Situated on 654 acres in the Bay Area, Filoli is a historic private residence that houses some of the most beautiful gardens in the country. The 54,000-square-foot Georgian mansion opened to the public in 1977, as did the 16 acres of English gardens, seven acres of orchards, and a vast nature preserve. Since it’s located near the temperate California coast, the garden is in bloom as early as February, with the tulips in full splendor in March.

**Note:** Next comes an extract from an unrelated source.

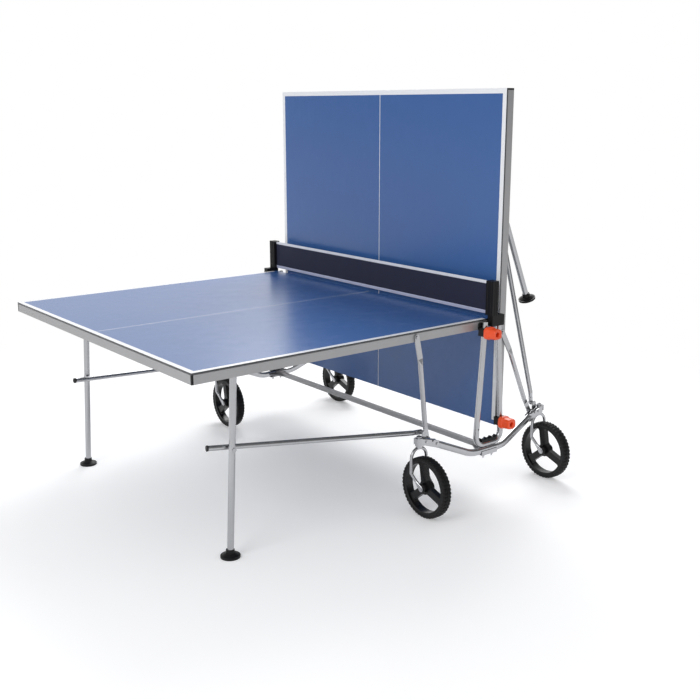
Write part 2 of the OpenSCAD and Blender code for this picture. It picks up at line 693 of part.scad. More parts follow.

With 12 gardeners and 14 horticulturists on full-time staff, Filoli strikes a delicate balance between the elegance of a cultivated garden and the wild beauty of nature. Whether you're walking through the estate’s tree-lined paths or exploring the walled garden — a one-acre space filled with cherry and crabapple trees — Filoli is a magical place to spend an afternoon.

1

Bellevue Botanical Gardens, Bellevue, Washington

A path in the botanical gardens in Bellevue, Washington.
Credit: Beach Creatives/ Shutterstock

Celebrating the lush botanical life that thrives in the Pacific Northwest, the Bellevue Botanical Gardens cover 53 acres of land just across Lake Washington from Seattle. Bellevue is home to various gardens that bloom throughout the seasons, featuring everything from trilliums, dahlias, rhododendrons, and perennials such as evergreen trees and conifers.

Adventurous visitors should check out the garden’s Ravine Experience, a short trail that spans a steep ravine with a 150-foot-long suspension bridge, allowing visitors to view the region’s native understory. Other noteworthy gardens include the Rock and Iris Rain Garden — which features wildflowers, mountain hemlocks, and other hardy plants that can grow without constant cultivation — and the Fuschia Garden, which is known to draw hummingbirds in the summer months.